Example 18 includes the method of Example 17, further comprising forming vias and traces within the circuit card, the vias and traces configured to electrically couple the first group of interstitial electrical components to the second group of electrical components.

Example 19 includes the method of any of Examples 14-18, wherein the electrical components for the interstitial electrical component and/or the second group of electrical components are one or more of capacitors, inductors, or resistors.

Example 20 includes the method of any of Examples 14-19, wherein the electronic device is an integrated circuit or a field programmable gate array.

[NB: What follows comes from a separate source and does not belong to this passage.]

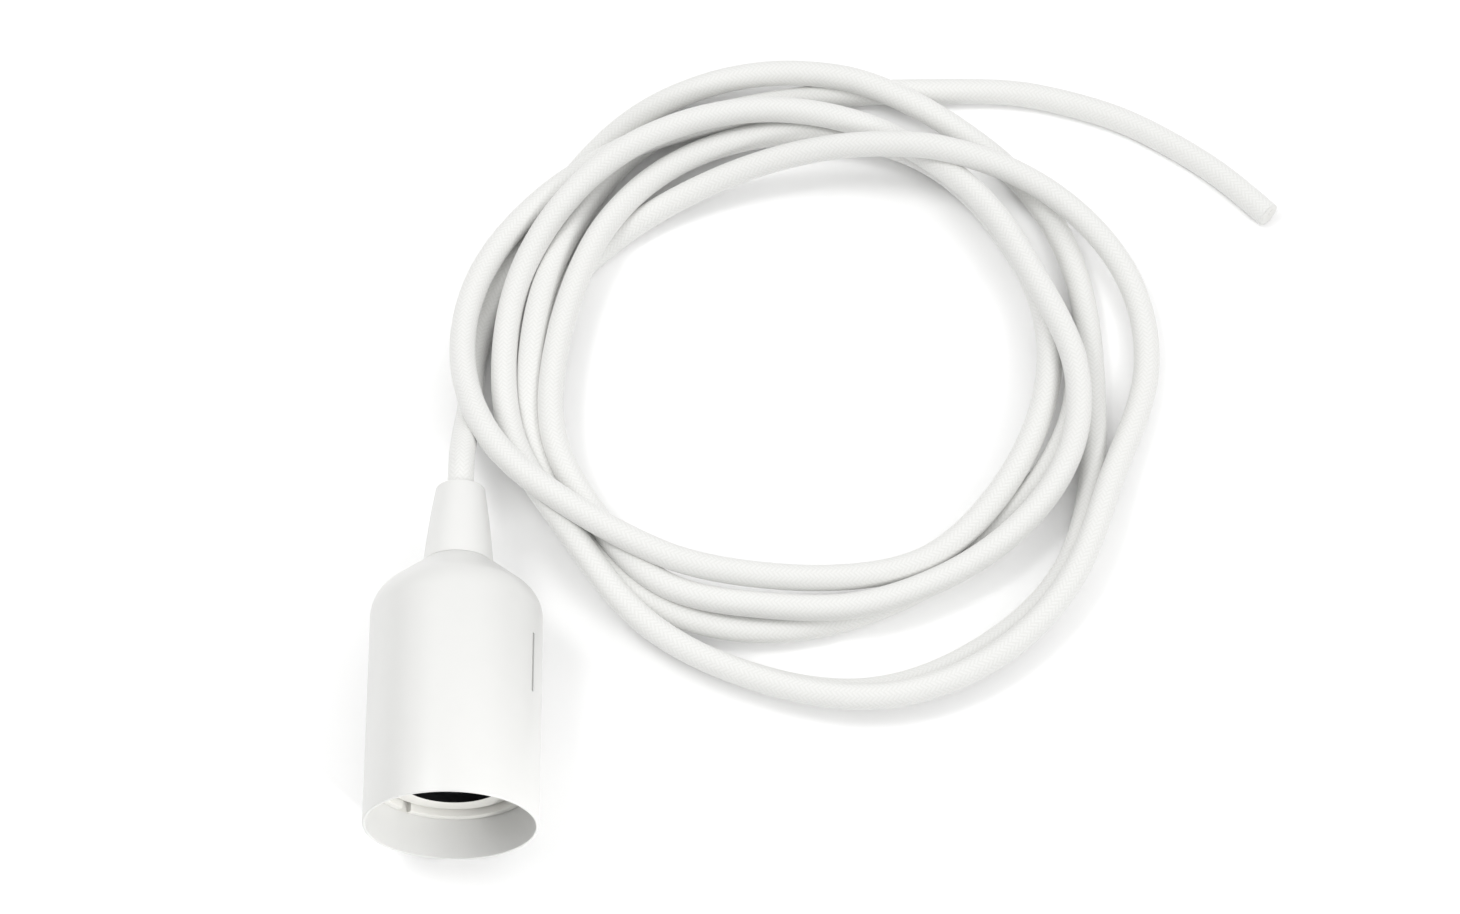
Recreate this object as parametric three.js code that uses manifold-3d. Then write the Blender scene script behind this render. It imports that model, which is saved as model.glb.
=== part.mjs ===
// A pendant cord set: a lamp holder for a 27 mm screw lamp, its cord grip, its contacts and its textile cord.
// Lengths are millimetres. The holder lies on its side, its axis along Y, its mouth towards -Y and its
// lowest line on Z = 0. Inside the holder a place is given as x, s, z: s runs along the axis from the mouth.

import * as THREE from "three";
import { mergeVertices } from "three/addons/utils/BufferGeometryUtils.js";
import Module from "manifold-3d";

const wasm = await Module();
wasm.setup();

const degrees = Math.PI / 180;

// Clearance between pieces that bear on each other
const gap = 0.3;

// Outer shell
const shellRadius = 22.5;
const shellWall = 2;
const straightLength = 58;
const shoulderRadius = 10;
const shoulderSlope = 50 * degrees;
const mouthRounding = 0.6;
const innerFloor = 2.5;
const slotStart = 33.5;
const slotLength = 16.5;
const slotWidth = 1;
const slotAngle = 66 * degrees;
const stopRibWidth = 1.6;
const stopRibDepth = 2.5;
const stopRibCount = 4;

// Neck at the back of the shell, and the tapered collar that screws over it
const neckRadius = 6.2;
const neckLength = 10;
const collarBaseRadius = 9.2;
const collarTipRadius = 6.6;
const collarLength = 22;
const collarBulge = 0.35;
const collarRounding = 0.7;
const collarLip = 2;
const jawLength = 6;
const jawSplit = 1;

// Cord
const cordDiameter = 7;
const coreDiameter = 2.4;
const conductorDiameter = 1.3;
const cordRecess = 3;
const sheathReach = 5;

// Sleeve that takes the lamp's thread
const rimStart = 10.3;
const rimWidth = 0.9;
const faceDepth = 1.8;
const flangeThickness = 2;
const sleeveBore = 13.4;
const sleeveWall = 2.2;
const sleeveLength = 26;
const boreChamfer = 0.7;
const keyNotchWidth = 3.4;
const keyNotchDepth = 3;
const keyNotchAngle = 219 * degrees;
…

The terms and expressions which have been employed herein are used as terms of description and not of limitation, and there is no intention, in the use of such terms and expressions, of excluding any equivalents of the features shown and described (or portions thereof), and it is recognized that various modifications are possible within the scope of the claims. Accordingly, the claims are intended to cover all such equivalents. Various features, aspects, and embodiments have been described herein. The features, aspects, and embodiments are susceptible to combination with one another as well as to variation and modification, as will be appreciated in light of this disclosure. The present disclosure should, therefore, be considered to encompass such combinations, variations, and modifications. It is intended that the scope of the present disclosure be limited not by this detailed description, but rather by the claims appended hereto. Future filed applications claiming priority to this application may claim the disclosed subject matter in a different manner and may generally include any set of one or more elements as variously disclosed or otherwise demonstrated herein.